If North American carriers have set standards of growth over the years, so have airlines in India. Only difference is – for India’s domestic industry, growth has always come in a package of losses. And over the years, despite optimism galore, all we can discuss aloud are the canyons of losses which have been etched into their financial books. Exaggerated? Turn the clock back to 2006, when airlines around the world returned to their profit-making ways after half-a-decade-long patch of drought. Since then (leading up to FY2010), global airlines have recorded profits amounting to $18.70 billion. Of this, North American carriers contributed $5.7 billion. The Indian carriers on the other hand, have been living on a prayer. Despite a 48.83% jump in total passengers carried (in FY2010-11), a 64% increase in the number of operational airports (to 82), and a 158.13% jump in fleet size, their losses have only escalated. During a five year period, when global airlines made billions, India’s domestic carriers lost $5.43 billion.

The carnage on Indian airstrips for years now, has been visible. Woebegone tales of the big three – Air India (AI), Kingfisher (KFA) and Jet Airways (Jet) – requiring urgent cash infusion have become a daily back-fence talk in the aviation circles. [A fast fact: since FY1997-98 the big three have recorded losses and debt to the tune of $3.186 trillion – roughly three times India’s GDP in FY2010.] So have strikes by pilots and other staff, winding up of operational arms to reduce losses, and problems with ATF prices and taxes levied on it by various States. The big domestic airlines got into a mode of unceremonious self-slaughter by trying to outdo each other played against them. The stifling environment did the rest.

So what is the Ministry of Civil Aviation’s (MoCA) last resort to keep the industry afloat, especially the big three? Attract investments by foreign carriers through the FDI route – MoCA suggests the limit should be 24%, while the Department of Industrial Policy and Promotion (DIPP) recommends that it should be anywhere between 26% to 49%. A piece of smile-winning news after long. But will this prove manna to the ailing Indian carriers?

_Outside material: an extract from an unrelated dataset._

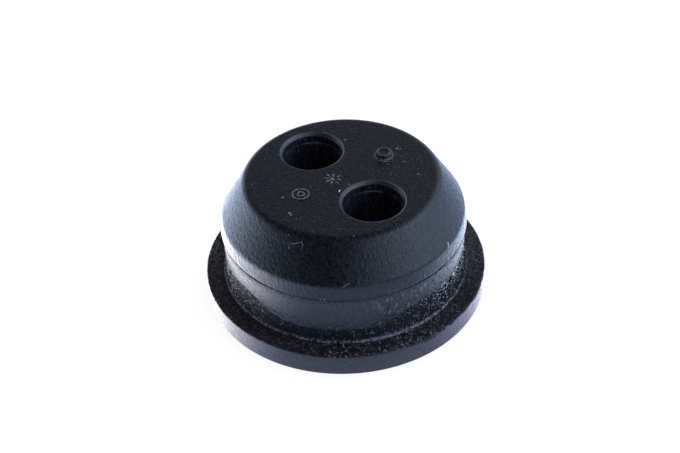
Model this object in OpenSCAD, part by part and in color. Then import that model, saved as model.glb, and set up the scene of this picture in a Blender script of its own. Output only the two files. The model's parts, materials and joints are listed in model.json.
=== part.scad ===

Many suggest that this move could open up the gates for dollars to flood the Indian aviation space. And if ever foreign airlines would require any convincing, it should not be more bothersome than a tiny gastric event in a marathon. Let us not get befuddled. Forecasting the outcome of allowing FDI in an airline industry that is – to say the least – battered, is no easy task. Forget India, this has been true even in a liberal, transparent environment like US. There was much hope that foreign airline participation and their involvement in the strategic decision-making process would make life easy for ailing US carriers when times got tough. It was not to be. Between 1975 and 2010, US carriers lost a total of $273 billion, and 44 filed for bankruptcy. And how many foreign carriers did we see come to the rescue? For the sake of a 25% ownership – zero!

 
Expecting an optimistic outcome, we ask: which carriers are most likely to be attracted to the Indian market? Those that have been very profitable in recent years, obviously. And in this regard, the Asia-Pacific carriers stand tall. Airlines in this region, after having recorded $8 billion in 2010 are on track to make another $4.8 billion in earnings in 2011 & 2012 (IATA) – highest in the world. Geographical proximity also makes Indian carriers a good strategic fit for Asian carriers. Then there are the European carriers (45% of international traffic carried by Indian carriers is to & from Europe). So you have the German Lufthansa (profit of $1.13 billion in 2010), SIA ($1.12 billion), China Southern Airline ($909 million) and Cathay Pacific ($1.80 billion) as possible bidders.

CII estimated that domestic traffic count by 2020 will touch 180 million. CAPA too puts this figure at anywhere close to 180 million. How logical are these educated guesses? Even if we assume that domestic traffic will grow at the same scorching pace over the next eight years, as it has been growing in the past decade, we would arrive at forecast of a lower 161.24 million domestic passengers! As a regression analysis (with a 94.4% accuracy; see chart top left) over a 9-year period indicates, the value arrived at (for 2020) is a much lower 81.5 million. Two factors are convincing in this regard. First, at present, 59.7% of Indian travellers fall in the low fare (LCC) category. Inflation, bleeding bottomlines, rising debt and unstable ATF price will guarantee a hike in fares very soon. Secondly, some might argue that the fact that a count of 1000 aircrafts by 2020 (estimated by CII and CAPA) from the current 413 would mean more traffic – what with the number of operational airports reaching 500 from the current 82 (as per MoCA)? A clarification – this increase in fleet size would require a cash infusion of close to $80 billion over the next eight years (CII estimates). Would the cash-strapped airlines minus foreign investors be able to afford that? No. Says Amber Dubey of KPMG to B&E, “According to an estimate, Indian carriers need an investment of over $30 billion in the 12th Plan period (2012-17). This cannot come from Indian promoters and Indian funding institutions alone.” Translation – no FDI, no fleet addition.

As far as international operations of Indian carriers are concerned, there isn’t much to intoxicate the foreign strategic investors either. Traffic carried on international routes by Indian carriers is estimated (using a polynomial regression analysis with a 99.7% accuracy over a 9-year period; see chart on page no. 64) to touch 21.5 million by 2020, as compared to 13.89 million at present. Strangely again, many industry sources wrongly estimate a ballpark figure of 50 million. Next is the opportunity for foreign carriers to gain access to untapped routes and earn higher revenues by buying stakes in Indian carriers which fly overseas. Truth be told – passing new capital onto airlines with a track record of losses in an unfamiliar market would be tough to propose to the board of foreign carriers. The foreign carriers would perhaps only pay a small premium over the present value of the stake they purchase. Also, it is very difficult to see what Indian carriers bring to a foreign investor. The Gulf carriers fly directly to Indian airports and don’t need the Indian carriers to support their international routes. If Singapore Airlines does invest, it would only be left competing with itself, trying to flow Indian traffic through an Indian port rather than through Changi. The story is similar for either a BA or a Lufthansa.